Crops developed using gene-editing techniques should not be classified under the same strict EU rules for genetically-modified organisms (GMs), according to France’s agriculture minister.
The European Court of Justice (ECJ) ruled in 2018 that gene-editing techniques, such as Crispr-Cas9, qualify as products of genetic engineering under European law.
But in an interview published by a number of farming media agencies, including Agra Presse, Julien Denormandie said he disagreed.
“New breeding techniques [NBTs] are not GMs,” said the agriculture minister.
“These are technologies that accelerate plant breeding.
“This technology makes it possible to spawn earlier a strain that might have appeared naturally at some point, and that’s great. It is very different from GMs.”
In the UK, a Defra secretary George Eustice launched a consultation on future regulation of gene editing technology at the virtual Oxford Farming Conference earlier this month. It will run until 17 March.

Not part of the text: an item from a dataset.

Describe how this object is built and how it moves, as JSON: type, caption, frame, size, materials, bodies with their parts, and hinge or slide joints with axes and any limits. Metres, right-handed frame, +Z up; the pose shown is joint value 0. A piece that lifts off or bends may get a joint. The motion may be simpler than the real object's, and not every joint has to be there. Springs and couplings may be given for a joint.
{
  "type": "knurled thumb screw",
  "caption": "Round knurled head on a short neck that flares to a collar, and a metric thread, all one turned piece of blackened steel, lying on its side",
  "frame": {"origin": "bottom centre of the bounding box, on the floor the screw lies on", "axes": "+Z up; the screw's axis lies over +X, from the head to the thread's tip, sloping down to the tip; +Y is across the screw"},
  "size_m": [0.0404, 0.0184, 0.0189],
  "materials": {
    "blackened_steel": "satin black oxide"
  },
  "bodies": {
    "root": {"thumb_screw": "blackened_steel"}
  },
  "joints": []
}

Mr Eustice said that gene editing was not the same as GM technology, where DNA from another plant or animal is inserted into another. It is really a natural evolution of conventional breeding techniques, he argued.

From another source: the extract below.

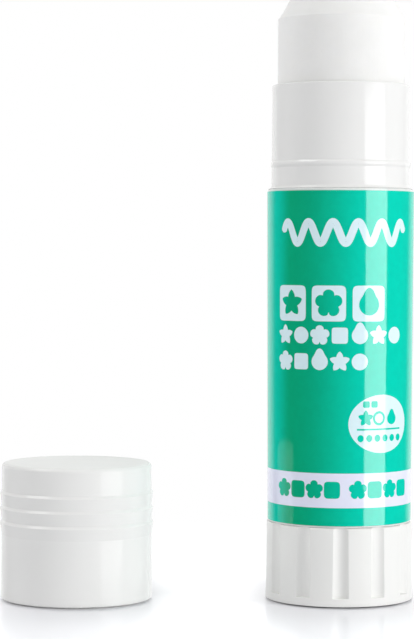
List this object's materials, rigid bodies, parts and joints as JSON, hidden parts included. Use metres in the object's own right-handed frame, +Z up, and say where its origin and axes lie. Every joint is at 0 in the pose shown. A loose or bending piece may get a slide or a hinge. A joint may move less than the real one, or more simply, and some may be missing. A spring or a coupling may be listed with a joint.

“Gene editing allows us to more accurately move traits within the same species in a way that could happen naturally and which therefore respects the rules of nature,” he said.
ECJ ruling ‘flawed’
Mr Eustice described the ECJ ruling on gene editing as “flawed and stifling to scientific progress”.

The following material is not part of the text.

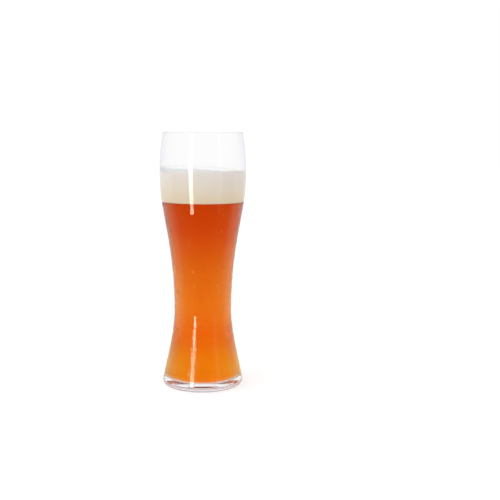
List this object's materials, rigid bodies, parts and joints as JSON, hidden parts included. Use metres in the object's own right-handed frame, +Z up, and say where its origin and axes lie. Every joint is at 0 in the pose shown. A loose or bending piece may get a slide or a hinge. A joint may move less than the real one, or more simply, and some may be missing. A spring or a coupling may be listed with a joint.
{
  "type": "weizen glass",
  "caption": "Tall waisted wheat-beer glass with a wide bowl and a thick clear foot, filled with amber beer under a deep head of foam.",
  "frame": {"origin": "centre of the ring that the glass stands on, at table height", "axes": "+Z up along the glass's axis; the foam's top is a little higher towards -X"},
  "size_m": [0.0812, 0.0812, 0.24],
  "materials": {
    "clear_glass": "clear polished crystal glass with fine condensation on the outside",
    "wheat_beer": "cloudy amber wheat beer, brighter and yellower towards the foot",
    "beer_foam": "dense creamy foam of fine bubbles, matte"
  },
  "bodies": {
    "root": {"glass": "clear_glass", "beer": "wheat_beer", "foam_head": "beer_foam"}
  },
  "joints": []
}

But he suggested that gene editing “could unlock substantial benefits to nature, the environment and help farmers with crops resistant to pests, disease or extreme weather and to produce healthier, more nutritious food”.
The UK government says leaving the EU will allow the country to set its own regulations and standards based on science and evidence.
But critics warn that any divergence from EU rules on gene editing could threaten free trade in foods.